With a properly maintained scale and using the correct procedure, the small overcharging/undercharging becomes a random 50-50 event uncontrolled by the seller or the buyer. The attempts of the buyer and the seller to gain control over the measuring process can be amusing and enlightening to observe.
Buyer: “Mister, let the scale pan go down hard. I want to hear it.”
Seller: Lady, it only got to balance, not go down hard.”
After some good-natured (?) haggling, a compromise is soon reached and both parties leave the transaction satisfied.

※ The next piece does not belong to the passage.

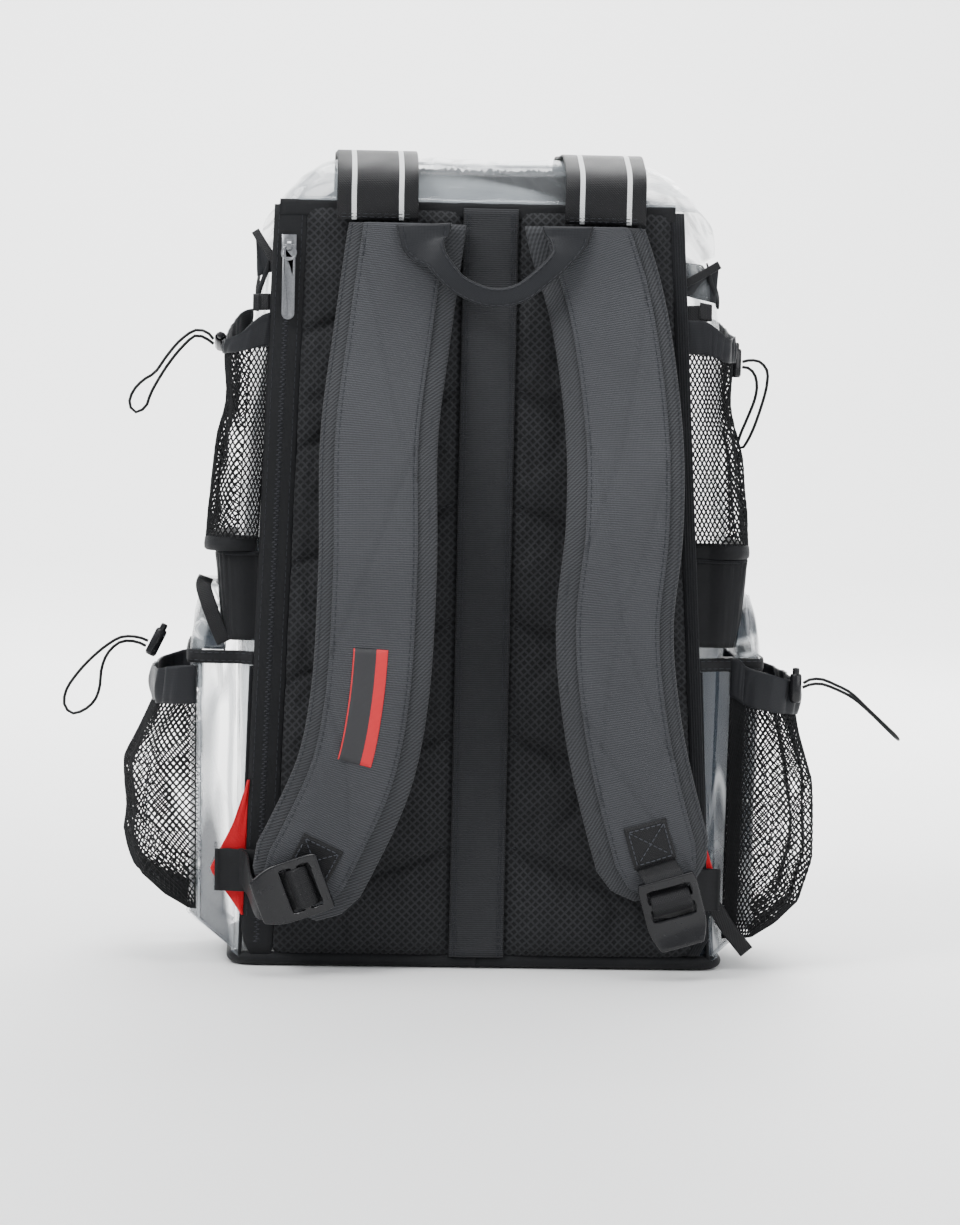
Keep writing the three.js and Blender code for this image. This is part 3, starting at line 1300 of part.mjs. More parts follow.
// Barrel with a bore at its top, and the sprung button that stands out of it
function cordLocks() {
  const r = CORD_LOCK_DIAMETER / 2;
  const bore = CORD_LOCK_BORE / 2;
  const half = CORD_LOCK_LENGTH / 2;
  const depth = PLUNGER_TRAVEL + 4;
  const barrel = [
    [0, -half], [r - CORD_LOCK_CHAMFER, -half], [r, -half + 1.5], [r, half - 1.5], [r - 0.6, half], [bore, half],
    [bore, half - depth], [0, half - depth],
  ];
  const p = PLUNGER_DIAMETER / 2;
  const low = half - depth + PLUNGER_TRAVEL + CLEARANCE;
  const button = [[0, low], [p, low], [p, half + PLUNGER_STAND - 0.8], [p - 0.8, half + PLUNGER_STAND],
    [0, half + PLUNGER_STAND]];
  const lathe = (profile) => {
    const made = new THREE.LatheGeometry(profile.map(([x, y]) => new THREE.Vector2(x, y)), 10);
    made.rotateX(Math.PI / 2);
    return made;
  };
  for (const seat of lockSeats()) {
    const frame = new THREE.Matrix4()
      .makeRotationY(seat.lean)
      .multiply(new THREE.Matrix4().makeRotationX(seat.back))
      .setPosition(seat.at);
    addMesh("cord_lock_" + seat.name, lathe(barrel).applyMatrix4(frame), "plastic");
    addMesh("plunger_" + seat.name, lathe(button).applyMatrix4(frame), "plastic");
  }
}

function cords() {
  for (const [name, route] of Object.entries(CORD_ROUTES)) {
    const curve = new THREE.CatmullRomCurve3(
      route.map(([x, y, z]) => new THREE.Vector3(x, y, z)), false, "centripetal");
    const section = new THREE.Shape();
    section.absarc(0, 0, CORD_DIAMETER / 2, 0, Math.PI * 2);
    const tube = new THREE.ExtrudeGeometry(section, {
      extrudePath: curve,
      steps: Math.round(curve.getLength() / (CORD_DIAMETER * 3)),
      curveSegments: 4,
    });
    addMesh("cord_" + name, tube, "cord");
  }
}

clearBody();
bagBase();
backPanel();
spineStrip();
zipTape();
zipSliderAndPull();
waistBand();
mouthRim();
clearLid();
throatCollar();
sideTabs();
shoulderStraps();
lockAndWebbing();
redGussets();
haulLoop();
topWebs();
upperNets();
clearPockets();
lowerNets();
cordLocks();
cords();

export default part;
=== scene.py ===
"""Looks of the clear stadium backpack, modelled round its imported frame."""

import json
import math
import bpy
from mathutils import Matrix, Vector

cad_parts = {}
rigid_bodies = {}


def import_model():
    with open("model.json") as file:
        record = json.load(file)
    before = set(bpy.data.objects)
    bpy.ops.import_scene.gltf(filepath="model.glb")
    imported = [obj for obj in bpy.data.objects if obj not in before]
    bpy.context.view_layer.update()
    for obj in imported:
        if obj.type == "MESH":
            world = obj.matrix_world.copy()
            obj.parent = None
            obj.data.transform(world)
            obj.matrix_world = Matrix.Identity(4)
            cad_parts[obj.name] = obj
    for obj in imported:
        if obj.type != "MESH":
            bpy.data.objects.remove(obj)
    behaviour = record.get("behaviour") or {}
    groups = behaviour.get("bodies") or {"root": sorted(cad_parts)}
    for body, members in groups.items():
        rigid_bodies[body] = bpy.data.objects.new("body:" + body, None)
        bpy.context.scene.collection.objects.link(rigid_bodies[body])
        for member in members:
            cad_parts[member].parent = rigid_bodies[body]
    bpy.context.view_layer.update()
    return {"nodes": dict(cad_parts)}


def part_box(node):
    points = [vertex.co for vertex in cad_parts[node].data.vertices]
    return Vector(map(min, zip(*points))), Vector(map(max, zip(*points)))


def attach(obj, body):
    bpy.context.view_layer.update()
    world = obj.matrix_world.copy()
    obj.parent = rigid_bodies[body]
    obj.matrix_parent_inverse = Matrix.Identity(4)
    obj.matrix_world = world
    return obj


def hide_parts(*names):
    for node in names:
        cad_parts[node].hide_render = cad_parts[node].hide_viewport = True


bl_info = {
    "name": "Clear Stadium Backpack",
    "version": (1, 0, 0),
    "blender": (4, 5, 0),
    "location": "View3D > Sidebar > Backpack",
    "description": "Fabric, vinyl, net, webbing and hardware for the clear stadium backpack",
    "category": "Object",
}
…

It is important to note that as the quantity measured increases, the size of the margin of error relative to the quantity decreases. Thus, if one measures 2 lbs, the absolute error remains +/- 0.25 oz, but the relative error drops to +/- 1/128 lb or 0.78 %, so that the overcharging /undercharging falls to +/- 0.78 %. So it makes sense to measure up to the maximum allowable pounds on the scale as it reduces the relative error and also the overcharging/undercharging percentage. Motto for the buyer: Buy in bulk. Motto for the seller: Work out your own salvation
Now for the metric scale and Mr. Brignandan’s grossest misinformation. He claims that if 1 kilogram (kg) is measured on a metric scale the margin of error is 1 gram (g). This can only be true if the smallest graduation on the scale is 1 g. On the red metric scale, approved by the GNBS, the 0.5 kg (500 g) poise sliding arm has 50 graduations. The smallest graduation is therefore 10 g, giving an absolute margin of error +/- 10 g. To achieve an accuracy of +/- 1 g, the sliding arm would have to be 10 times longer (over 1 metre) or additional sliding arms with finer graduation would have to be added. In either case, the scale would be too delicate and bulky (not to mention prohibitively expensive) to be lugged around easily by market vendors and shop-keepers.

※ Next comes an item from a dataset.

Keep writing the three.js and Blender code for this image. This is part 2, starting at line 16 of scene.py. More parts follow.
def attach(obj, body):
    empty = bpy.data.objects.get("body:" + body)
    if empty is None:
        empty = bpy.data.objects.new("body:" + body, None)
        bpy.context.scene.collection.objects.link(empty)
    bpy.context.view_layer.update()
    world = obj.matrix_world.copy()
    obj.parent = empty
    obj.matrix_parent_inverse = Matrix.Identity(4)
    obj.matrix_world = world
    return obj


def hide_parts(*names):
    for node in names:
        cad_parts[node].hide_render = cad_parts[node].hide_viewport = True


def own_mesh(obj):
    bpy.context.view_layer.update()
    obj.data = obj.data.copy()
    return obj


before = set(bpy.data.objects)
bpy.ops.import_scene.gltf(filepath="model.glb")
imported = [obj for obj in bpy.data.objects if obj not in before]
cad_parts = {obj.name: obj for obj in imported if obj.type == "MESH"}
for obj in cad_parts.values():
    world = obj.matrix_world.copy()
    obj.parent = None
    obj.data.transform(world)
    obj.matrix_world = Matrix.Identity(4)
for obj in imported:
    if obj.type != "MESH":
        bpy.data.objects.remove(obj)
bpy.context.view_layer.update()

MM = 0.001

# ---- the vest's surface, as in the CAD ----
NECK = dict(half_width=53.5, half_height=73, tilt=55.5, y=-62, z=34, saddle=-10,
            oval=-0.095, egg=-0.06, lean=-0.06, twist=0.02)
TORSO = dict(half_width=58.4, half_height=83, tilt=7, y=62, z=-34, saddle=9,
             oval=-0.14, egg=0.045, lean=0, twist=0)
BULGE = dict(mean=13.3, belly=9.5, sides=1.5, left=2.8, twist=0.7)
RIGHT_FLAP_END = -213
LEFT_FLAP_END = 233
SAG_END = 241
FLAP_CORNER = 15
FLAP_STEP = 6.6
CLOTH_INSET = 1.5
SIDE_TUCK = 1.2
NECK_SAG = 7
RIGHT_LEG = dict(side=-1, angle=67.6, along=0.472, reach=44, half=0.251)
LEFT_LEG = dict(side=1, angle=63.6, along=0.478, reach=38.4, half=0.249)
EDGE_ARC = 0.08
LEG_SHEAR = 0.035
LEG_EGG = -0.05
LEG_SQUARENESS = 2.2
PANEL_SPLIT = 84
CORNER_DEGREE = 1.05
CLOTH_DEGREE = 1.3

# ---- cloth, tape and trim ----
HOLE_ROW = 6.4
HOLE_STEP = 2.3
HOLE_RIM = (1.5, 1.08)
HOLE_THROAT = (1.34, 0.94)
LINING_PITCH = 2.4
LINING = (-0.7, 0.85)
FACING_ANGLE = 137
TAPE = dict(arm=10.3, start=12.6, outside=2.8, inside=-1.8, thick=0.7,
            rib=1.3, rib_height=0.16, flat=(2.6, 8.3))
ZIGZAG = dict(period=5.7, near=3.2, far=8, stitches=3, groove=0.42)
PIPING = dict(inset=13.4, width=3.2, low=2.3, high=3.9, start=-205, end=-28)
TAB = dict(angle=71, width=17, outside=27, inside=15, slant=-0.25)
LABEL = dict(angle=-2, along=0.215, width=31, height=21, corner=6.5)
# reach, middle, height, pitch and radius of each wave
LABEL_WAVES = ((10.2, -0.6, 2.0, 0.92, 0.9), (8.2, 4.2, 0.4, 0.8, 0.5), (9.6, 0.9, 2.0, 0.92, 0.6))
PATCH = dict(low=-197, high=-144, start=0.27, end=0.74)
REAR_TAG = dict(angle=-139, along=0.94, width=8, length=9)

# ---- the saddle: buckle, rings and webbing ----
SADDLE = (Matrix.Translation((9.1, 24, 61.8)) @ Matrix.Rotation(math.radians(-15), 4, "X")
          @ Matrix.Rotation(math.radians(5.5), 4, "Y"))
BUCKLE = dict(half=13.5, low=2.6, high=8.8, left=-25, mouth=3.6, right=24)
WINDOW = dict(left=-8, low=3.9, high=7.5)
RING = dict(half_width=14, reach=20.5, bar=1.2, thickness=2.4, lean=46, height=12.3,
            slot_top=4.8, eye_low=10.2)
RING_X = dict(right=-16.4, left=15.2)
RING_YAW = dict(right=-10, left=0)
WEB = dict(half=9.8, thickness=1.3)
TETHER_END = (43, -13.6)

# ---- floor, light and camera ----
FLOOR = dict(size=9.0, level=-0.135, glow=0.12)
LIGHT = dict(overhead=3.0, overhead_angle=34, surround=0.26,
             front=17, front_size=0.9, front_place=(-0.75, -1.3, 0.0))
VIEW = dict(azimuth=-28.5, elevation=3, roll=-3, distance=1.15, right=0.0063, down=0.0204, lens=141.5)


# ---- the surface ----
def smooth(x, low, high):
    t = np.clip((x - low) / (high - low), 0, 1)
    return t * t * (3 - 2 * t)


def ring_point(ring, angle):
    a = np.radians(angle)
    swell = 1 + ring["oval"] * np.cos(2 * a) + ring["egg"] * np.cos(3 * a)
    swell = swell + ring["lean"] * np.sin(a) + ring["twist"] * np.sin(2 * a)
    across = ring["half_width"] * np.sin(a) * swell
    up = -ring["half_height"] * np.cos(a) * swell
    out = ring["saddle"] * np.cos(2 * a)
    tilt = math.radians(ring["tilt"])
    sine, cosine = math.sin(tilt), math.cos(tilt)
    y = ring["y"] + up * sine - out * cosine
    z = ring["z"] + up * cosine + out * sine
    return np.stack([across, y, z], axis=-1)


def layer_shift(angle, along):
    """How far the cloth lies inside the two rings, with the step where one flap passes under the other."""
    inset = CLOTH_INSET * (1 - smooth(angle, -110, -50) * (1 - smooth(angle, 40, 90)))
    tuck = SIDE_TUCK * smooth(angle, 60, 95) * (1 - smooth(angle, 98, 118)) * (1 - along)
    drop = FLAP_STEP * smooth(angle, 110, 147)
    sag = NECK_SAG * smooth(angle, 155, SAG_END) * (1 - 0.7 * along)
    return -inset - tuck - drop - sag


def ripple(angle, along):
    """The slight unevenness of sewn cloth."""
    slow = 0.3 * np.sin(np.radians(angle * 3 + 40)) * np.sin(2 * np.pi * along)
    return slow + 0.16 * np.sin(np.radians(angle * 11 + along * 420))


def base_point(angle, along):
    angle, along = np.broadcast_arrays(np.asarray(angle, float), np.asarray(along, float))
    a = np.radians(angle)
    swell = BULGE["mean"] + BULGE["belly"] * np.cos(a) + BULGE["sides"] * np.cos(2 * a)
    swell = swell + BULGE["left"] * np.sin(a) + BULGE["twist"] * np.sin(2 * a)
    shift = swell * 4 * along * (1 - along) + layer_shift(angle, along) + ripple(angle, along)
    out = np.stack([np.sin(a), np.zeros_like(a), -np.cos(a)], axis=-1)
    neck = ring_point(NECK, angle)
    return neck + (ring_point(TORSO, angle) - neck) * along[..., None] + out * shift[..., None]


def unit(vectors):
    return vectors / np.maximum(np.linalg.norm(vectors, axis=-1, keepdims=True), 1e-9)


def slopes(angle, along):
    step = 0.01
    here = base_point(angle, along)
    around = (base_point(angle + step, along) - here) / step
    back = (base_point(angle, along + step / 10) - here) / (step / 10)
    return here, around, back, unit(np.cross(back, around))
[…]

With the realistic +/- 10 g absolute error, a 1 kg mass will have a relative error of 1/100 kg or 1 %. But hold. If I had previously needed 1 lb (454 g) of meat, why should I now purchase 1 kg (2.2 lbs)? The metric scale cannot measure 454 g; it gives 450 g, with an associated relative error of 1/45 kg or 2.2 %. As well as losing 4 g, I would be subjected to +/- 2.2 % overcharging/undercharging. Hence, to measure 1 lb (approx. 450 g), the relative error on the Imperial scale is smaller at 1.56 % than the metric scale 2.2 % relative error. The Imperial scale, with an absolute error 0.25 oz (7.1 g), is therefore more accurate than the metric scale, with an absolute error of 10 g (0.35 oz). For the metric scale to be more accurate than the Imperial scale, the length of the 500 g sliding arm would have to be doubled to accommodate 100 graduations so as to give a 5 g absolute margin of error. But is this practicable? Nevertheless, we should be thankful that the correction of Mr. Brignandan’s error has led us to some truth. Finally, the margin of error and the consequential overcharging/undercharging do not depend on the measurement system used, but on the quality and design of the measuring instrument (and also the integrity of the seller). The GNBS should not pressure buyers and sellers to go metric. Educate; don’t frustrate. Give people time to adjust. As always, focus on the children and young teachers in school; we older folks are too bent in our Imperial (and more accurate?) ways.
Yours faithfully,
M. Xiu Quan-Balgobind-Hackett